Uganda charges US parents over torture of foster son
What you need to know:
- International adoptions have sparked controversy in Uganda. In 2020, the US government filed criminal charges and imposed economic sanctions against a US-based adoption ring that placed Ugandan children who were not orphans with families in the United States.
Ugandan authorities have charged two US foster parents with committing "aggravated torture" against their 10-year-old son, police said Tuesday.
The couple, both 32 years old, were charged on Friday and remanded to Luzira Prison, a maximum security facility on the outskirts of the capital Kampala, police said in a statement.
The charges allege that the couple "constantly tortured" the boy between 2020 and 2022, with neighbours sounding the alarm for the child who attended a school for children with special needs in Kampala.
When police raided the house, they found CCTV evidence showing that the child was forced to squat in an "awkward position", served only cold food and made to sleep on a "wooden platform, without a mattress or bedding," the statement said.
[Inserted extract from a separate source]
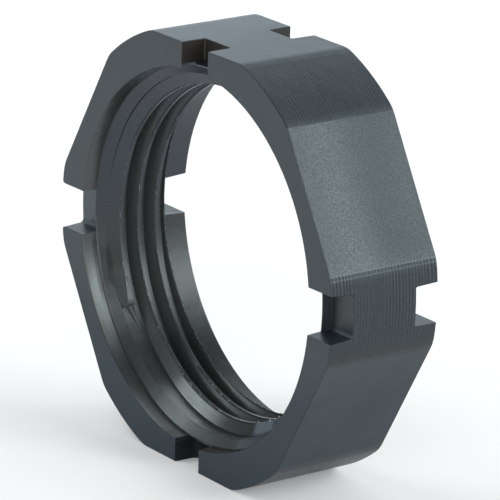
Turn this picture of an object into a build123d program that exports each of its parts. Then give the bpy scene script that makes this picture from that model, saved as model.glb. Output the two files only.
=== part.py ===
from build123d import *
from build123d.topology import SkipClean
import math
import os

os.makedirs("parts", exist_ok=True)

# Cable gland lock nut: one moulded ring, all sizes in millimetres.
# It is drawn lying down, front face up, with the bore along Z, and is stood on its lower flat at the end.

# Thread, metric 25 x 1.5 with running room
thread_major_diameter = 25.3
thread_depth = 0.85
thread_pitch = 1.5
thread_crest_width = 0.22
thread_flank_angle = 30.0

# Plain bands at the two ends of the bore, a step wider than the thread
front_band_step = 0.68
front_band_depth = 1.15
front_cone_length = 0.6
band_corner_radius = 0.25
back_band_step = 0.6
back_band_depth = 2.4

# Outer ring, 30 across the flats
flat_wall = 1.67
corner_stand_share = 0.06
thickness = 8.8
corner_soften = 2.6
face_edge_break = 0.05

# Where the thread ends at the front, seen from the front, counter-clockwise from the right
thread_end_angle = 212.3
thread_end_depth = 2.318
runout_ramp_length = 3.3
runout_crest_ease = 0.17
runout_ease_diameter = 12.0
runout_end_radius = 0.45

# Spanner slots through the wall in both faces, in the order right, top, left, bottom, as seen from the front.
# Each row: angle, width, depth, draft of the walls in degrees, radius of the floor corners.
front_slots = (
    (0.7, 3.3, 1.8, 3.5, 0.3),
    (90.4, 3.05, 1.9, 0.5, 0.12),
    (180.5, 3.2, 1.67, 3.5, 0.3),
    (270.0, 2.8, 1.9, 3.5, 0.6),
)
back_slots = (
    (0.0, 2.85, 1.85, 2.0, 0.12),
    (89.5, 2.8, 1.9, 2.0, 0.12),
    (180.0, 2.95, 2.05, 3.5, 0.3),
    (270.0, 2.95, 1.85, 3.5, 0.3),
)
slot_lip_radius = 0.3
inner_ring_draft = 14.0

# Worked out from the sizes above
half = thickness / 2
major_radius = thread_major_diameter / 2
minor_radius = major_radius - thread_depth
front_band_radius = major_radius + front_band_step
back_band_radius = major_radius + back_band_step
flat_radius = front_band_radius + flat_wall
corner_radius = flat_radius * (1 + corner_stand_share)
shoulder_z = back_band_depth - half
band_floor_z = half - front_band_depth
cone_end_z = band_floor_z - front_cone_length
flank_slope = math.tan(math.radians(thread_flank_angle))


def make_blank():
    """Six flats with the corners turned to one round, and broken face edges."""
    outline = RegularPolygon(flat_radius, 6, major_radius=False) & Circle(corner_radius)
    outline = fillet(outline.vertices(), corner_soften)
    blank = extrude(Plane.XY.offset(-half) * outline, thickness)
    rims = blank.faces().filter_by(Axis.Z).edges()
    return chamfer(rims, face_edge_break)


def make_bore():
    """The room inside the ring, from the back band to the front band, as one turned shape."""
    flare = face_edge_break + 1.0
    outline = Polyline(
        (0, -half - 1.0),
        (back_band_radius + flare, -half - 1.0),
        (back_band_radius, -half + face_edge_break),
        (back_band_radius, shoulder_z),
        (major_radius, shoulder_z),
        (major_radius, cone_end_z),
        (front_band_radius, band_floor_z),
        (front_band_radius, half - face_edge_break),
        (front_band_radius + flare, half + 1.0),
        (0, half + 1.0),
        close=True,
    )
    face = make_face(Plane.XZ * outline)
    cove = face.vertices().sort_by_distance((front_band_radius, 0, band_floor_z))[0]
    face = fillet(cove, band_corner_radius)
    return revolve(face, Axis.Z)


def make_quarter_turn():
    """A quarter turn of the thread ridge, swept along its helix, with the crest turned to a true cylinder."""
    root_radius = major_radius + 0.15
    fin_radius = front_band_radius + 0.05
    tip_radius = minor_radius - 0.1
    tip_width = thread_crest_width - 0.2 * flank_slope
    rear_spread = (root_radius - tip_radius) * flank_slope
    front_spread = (fin_radius - tip_radius) * flank_slope
    tooth = Polyline(
        (tip_radius, 0),
        (tip_radius, tip_width),
        (fin_radius, tip_width + front_spread),
        (fin_radius, tip_width + 0.75 * front_spread),
        (root_radius, tip_width + 0.2 * rear_spread),
        (root_radius, -rear_spread),
        close=True,
    )
    path = Helix(thread_pitch, thread_pitch / 4, minor_radius)
    ridge = sweep(make_face(Plane.XZ * tooth), path=path, is_frenet=True)
    return ridge - Cylinder(minor_radius, 4 * thread_pitch)


def make_runout():
    """What is taken off the front end of the ridge, drawn with the end of the ridge on the X axis."""
    ramp = Polyline(
        (-runout_ramp_length, band_floor_z),
        (-0.45 * runout_ramp_length, cone_end_z + 0.07),
        (-runout_end_radius, cone_end_z + 0.04),
        (0, cone_end_z - 0.15),
        (1, cone_end_z - 0.15),
        (1, half),
        (-runout_ramp_length, half),
        close=True,
    )
    ramp_cut = extrude(Plane.YZ * make_face(ramp), front_band_radius + 1)
    end_crest = minor_radius + runout_crest_ease
    ease = Pos(end_crest - runout_ease_diameter / 2, 0) * Circle(runout_ease_diameter / 2)
    nose_centre = end_crest + runout_end_radius
    corner = Pos(nose_centre, -runout_end_radius) * Rectangle(3, 3, align=(Align.MAX, Align.MIN))
    corner -= Pos(nose_centre, -runout_end_radius) * Circle(runout_end_radius)
    crest_cut = extrude(Plane.XY.offset(half - thread_end_depth - 0.6) * ease, 3)
    corner_cut = extrude(Plane.XY.offset(half - thread_end_depth - 0.6) * corner, 3)
    return [ramp_cut, crest_cut, corner_cut]


def make_thread():
    """The whole ridge, stepped up its screw, with both ends trimmed the way the moulding core leaves them."""
    quarter = make_quarter_turn()
    fin_radius = front_band_radius + 0.05
    crest_back = 0.1 * flank_slope
    end_z = half - thread_end_depth + crest_back
    start_z = shoulder_z - thread_crest_width - (fin_radius - minor_radius) * flank_slope
    step_z = thread_pitch / 4
    count = math.ceil((end_z - start_z) / step_z)
    turns = []
    for k in range(1, count + 1):
        turns.append(Pos(0, 0, end_z - k * step_z) * Rot(0, 0, thread_end_angle - 90 * k) * quarter)
    ridge = turns[0].fuse(*turns[1:])
    room = extrude(Plane.XY.offset(shoulder_z) * Circle(fin_radius + 1), band_floor_z - 0.03 - shoulder_z)
    ridge = ridge & room
    for cut in make_runout():
        ridge = ridge - Rot(0, 0, thread_end_angle) * cut
    return ridge


def make_slot(angle, width, depth, wall_draft, floor_radius):
    """One spanner slot through the wall, drafted, with rounded floor corners, for the front face."""
    lean = math.tan(math.radians(wall_draft))
    top = half + 1.0
    floor = half - depth
    outline = Polyline(
        (-width / 2 - lean, top),
        (-width / 2 + lean * depth, floor),
        (width / 2 - lean * depth, floor),
        (width / 2 + lean, top),
        close=True,
    )
    face = make_face(outline)
    face = fillet(face.vertices().group_by(Axis.Y)[0], floor_radius)
    return Rot(0, 0, angle) * extrude(Plane.YZ * face, corner_radius + 2)


def soften_left_lips(body):
    """The front slot on the left has rounded outer corners, where the mould is worn."""
    angle, width, depth, wall_draft, floor_radius = front_slots[2]
    lips = Vector(corner_radius, 0, half - depth / 2).rotate(Axis.Z, angle)
    upright = body.edges().filter_by(lambda e: abs(e.tangent_at(0.5).Z) > 0.9)
    return fillet(upright.sort_by_distance(lips)[:2], slot_lip_radius)


def make_inner_ring():
    """The thin ring that the front slots leave standing round the bore, a little thicker at its foot."""
    top_radius = front_band_radius + 0.05
    height = max(row[2] for row in front_slots) - front_band_depth
    foot_radius = top_radius + height * math.tan(math.radians(inner_ring_draft))
    return Pos(0, 0, band_floor_z - height / 2) * Cone(foot_radius, top_radius, height)


def make_nut():
    """The whole nut, drawn with its front face up."""
    body = make_blank() - make_bore()
    ring = make_inner_ring()
    for row in front_slots:
        body = body - (make_slot(*row) - ring)
    for angle, *sizes in back_slots:
        body = body - Rot(180, 0, 0) * make_slot(-angle, *sizes)
    body = soften_left_lips(body)
    # The seams between quarter turns are kept, so each length of crest is a cylinder that can be measured
    with SkipClean():
        return body.fuse(make_thread())


lock_nut = Rot(90, 0, 0) * make_nut()
lock_nut.label = "lock_nut"
export_step(lock_nut, "parts/lock_nut.step")
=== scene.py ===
import bmesh
import bpy
import math
from mathutils import Matrix, Vector, noise


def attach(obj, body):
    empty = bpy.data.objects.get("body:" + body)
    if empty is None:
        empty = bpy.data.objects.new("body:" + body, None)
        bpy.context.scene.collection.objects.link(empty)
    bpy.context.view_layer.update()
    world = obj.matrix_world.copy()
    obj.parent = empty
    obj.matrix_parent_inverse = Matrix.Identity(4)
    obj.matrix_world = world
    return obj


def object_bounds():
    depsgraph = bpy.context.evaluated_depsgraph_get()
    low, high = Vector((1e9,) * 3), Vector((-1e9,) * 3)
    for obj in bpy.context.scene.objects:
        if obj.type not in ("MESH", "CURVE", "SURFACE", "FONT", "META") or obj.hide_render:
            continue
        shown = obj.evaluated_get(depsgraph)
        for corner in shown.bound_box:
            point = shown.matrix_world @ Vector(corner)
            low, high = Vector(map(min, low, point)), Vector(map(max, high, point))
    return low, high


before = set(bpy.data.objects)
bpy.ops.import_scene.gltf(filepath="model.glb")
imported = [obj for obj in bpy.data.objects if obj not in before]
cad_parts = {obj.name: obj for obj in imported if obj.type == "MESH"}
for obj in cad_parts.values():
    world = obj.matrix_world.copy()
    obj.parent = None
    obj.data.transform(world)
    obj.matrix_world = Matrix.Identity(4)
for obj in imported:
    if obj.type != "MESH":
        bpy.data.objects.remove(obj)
CAD_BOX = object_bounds()
scene = bpy.context.scene
scene.view_settings.view_transform = "Standard"
scene.view_settings.look = "None"
scene.render.film_transparent = False

# The frame is in metres. Sizes of the nut are named in millimetres, and angles in degrees, as seen from the
# front, counter-clockwise from the right. Places along the bore, named Y, grow from the front to the back.
MM = 0.001
HALF_THICKNESS = CAD_BOX[1][1] / MM
FLOOR_Z = CAD_BOX[0][2]

# Radii between which the finish of the bore and of the thin ring round it end, and the outer finish starts
BORE_FINISH_ENDS = (13.5, 13.6)
RING_FINISH_ENDS = (14.0, 14.2)
OUTER_FINISH_STARTS = (14.0, 14.3)

# Where the plain bands and the cone end
BAND_FLOOR_Y = 1.15 - HALF_THICKNESS
CONE_END_Y = BAND_FLOOR_Y + 0.6
SHOULDER_Y = HALF_THICKNESS - 2.4

# Places along the bore between which a finish fades: at the front rim, in the cove behind it, round the
# thread's end, and on its bright flanks. Then the heights between which the cooler painted shade low down
# fades.
RIM_Y = (-4.3, -3.8)
COVE_Y = (-3.75, -3.5)
THREAD_END_FADE_Y = (-1.5, -1.2)
BRIGHT_FLANK_Y = (-0.9, -0.6)
SHADED_LOW_PART_Z = (-7.5, -3.0)

# Thread: the radius of its root and crest, its pitch and flank, where the crest's front edge ends, and which
# way that end faces, across and up
MAJOR_RADIUS = 12.65
CREST_RADIUS = MAJOR_RADIUS - 0.85
PITCH = 1.5
FLANK_ANGLE = 30
THREAD_END_ANGLE = 212.3
THREAD_END_Y = -2.302
THREAD_END_FACES = (0.53, -0.85)

# The short tail past the thread's end: its length, where its foot starts, its section there, how deep it is
# sunk in the wall, and how it thins
TAIL_DEGREES = 11
TAIL_STEPS = 14
TAIL_FOOT_Y = -1.66
TAIL_WIDTH = 0.64
TAIL_RIDGE = 0.36
TAIL_HEIGHT = 0.6
TAIL_SINK = 0.02
TAIL_THINNING = 1.4

# Flash: its steps and runs in degrees, half its width, how deep it is sunk, how high it stands on the left and
# in the lower bore, where that changes, and how ragged it must be to stand at all
FLASH_STEP = 0.25
FLASH_RUN = 15
FLASH_WIDTH = 0.012
FLASH_SINK = 0.006
LEFT_FLASH = 0.05
LOWER_FLASH = 0.17
LOWER_FLASH_FROM = 235
TORN_BELOW = 0.35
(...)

The boy was one of three children fostered by the couple, who arrived in the East African country in 2017 to volunteer at a US-based non-profit in the town of Jinja before moving to Naguru, an upmarket Kampala suburb, to work at a start-up.
International adoptions have sparked controversy in Uganda. In 2020, the US government filed criminal charges and imposed economic sanctions against a US-based adoption ring that placed Ugandan children who were not orphans with families in the United States.